The acquisition of ex-opencast site at Low Hauxley, now internationally recognised as an important place for breeding and migrating birds.

The Trust produced a gold medal-winning natural garden, inspired by Monet, at the Gateshead Garden Festival, which created huge public interest.

NWT was the first voluntary nature conservation organisation in the country to earn the Investors in People award for attainments in managing and developing staff and volunteers.

We compiled, with the Natural History Society of Northumbria, the Red Data Book of Northumberland, a list of rare and threatened species which informed the Northumberland Biodiversity Action Plan.
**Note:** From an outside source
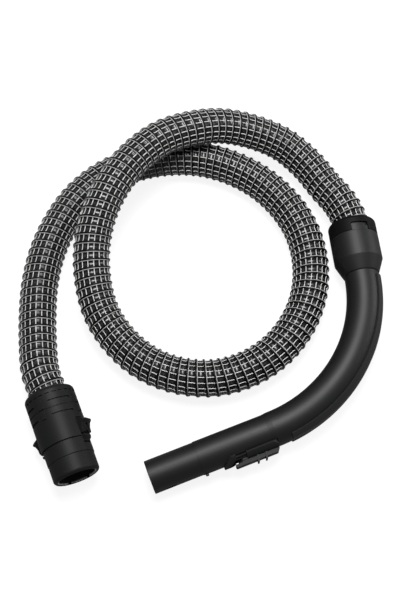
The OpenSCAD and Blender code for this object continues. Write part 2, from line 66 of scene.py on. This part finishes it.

The acquisition of Whitelee Moor, a rare blanket bog and heather moorland, one of the largest nature reserves managed by any English Wildlife Trust.

Northumberland Wildlife Trust turnover topped £1m, a reflection of continuing delivery capacity.

The hugely successful launch of the Living Landscape concept at The Sage Gateshead with Chris Packham.

After years of lobbying by the Wildlife Trusts, the Marine Act was passed to protect the marine environment.

The reception centre at Hauxley was burned down in June.

Outline approval was granted for the £4.2m Heritage Lottery funded Coal & Coast project, led by the Trust and the Druridge Bay Partnership.

Northumberland Wildlife Trust celebrated 40 years of protecting wildlife, and has over 12,500 members, 300 active volunteers and 40 staff caring for over 60 nature reserves.

Events included the installation of Tynan's Bank (a new sand martin bank) at our Hauxley nature reserve, a members’ cruise on the River Tyne with wildlife commentary and afternoon tea, and a spectacular wild evening with Chris Packham at the Journal Tyne Theatre.

We also launched our successful appeal to lobby for Marine Protected Areas to safeguard the wildlife in the North Sea.

The Wildlife Trusts movement celebrated its 100th anniversary, with events happening throughout the UK, including the NWT Farne Islands boat trip.

NWT took over the site management for Northumberlandia, a human landform sculpture of a reclining lady set in a 46-acre community park.

A ten-week period of excavation was carried out at Low Hauxley for ‘Rescued from the Sea’, an archaeological project funded by Heritage Lottery Fund to uncover Mesolithic remains, an early Bronze Age cemetery and ancient peat beds at Low Hauxley.

NWT’s Hauxley Land Appeal was a huge success with over £57,000 supporter donations and Gift Aid raised (in addition to other key funds) to purchase additional land adjoining the existing Hauxley reserve.

In addition, a first for the Wildlife Trusts, NWT patron Conrad Dickinson led a British team of Walking with the Wounded veterans, accompanied by HRH Prince Harry, across Antarctica culminating in the raising of the NWT flag at the South Pole.

After the hide at Hauxley was burnt down in June 2010, we were awarded significant funding from Heritage Lottery Fund as part of the Dynamic Druridge project to build a bigger and better centre, and improve the site for visitors.

NWT took over the running of the visitor centre and café at Nothumberlandia in collaboration with the Land Trust with a broader remit to improve the site for wildlife, art and the community.

Nationwide, the Wildlife Trusts launched the My Wild Life campaign underlining how nature is important to everyone.

Building of the Hauxley Wildlife Discovery Centre commenced.

The first countywide otter survey in 15 years was undertaken thanks to a member legacy.

The development phase of the new five year Restoring Ratty project to reintroduce water voles to Kielder commenced.

NWT joined thousand of wildlife supporters worldwide in wishing The Wildlife Trust President Emeritus Sir David Attenborough a happy 90th birthday.

Work was finally completed on Hauxley Wildlife Discovery Centre and the site was officially opened by wildlife presenter and author, Simon King, in June. The centre welcomed over 28,000 visitors in just the first 3 months of operation.

Funding from players of People’s Postcode Lottery exceeded an incredible £1 million.

The first release of 325 water voles was undertaken in June.

Hauxley Wildlife Discovery Centre won 9 awards for community benefit, sustainability, architecture and tourism, including the North East Bronze Award for Small Attraction of the Year. In addition, we welcomed over 90,000 visitors to the centre and reserve.

A further 600 water voles were released in Kielder bringing the overall number to over 900 and over 14,000 trees were planted on our Kielderhead Wildwood project. 

£90,000 funding from National Heritage Lottery Fund was secured to develop the project Catch My Drift, improving natural heritage and access at East Chevington reserve at Druridge Bay.

NWT purchased 600 hectare Benshaw Moor, thanks to a successful appeal which raised over £75,000 and which was added to a considerable amount of money from charitable trusts, businesses, private donations and a bequest by the late George Swan, emeritus professor of organic chemistry at Newcastle University.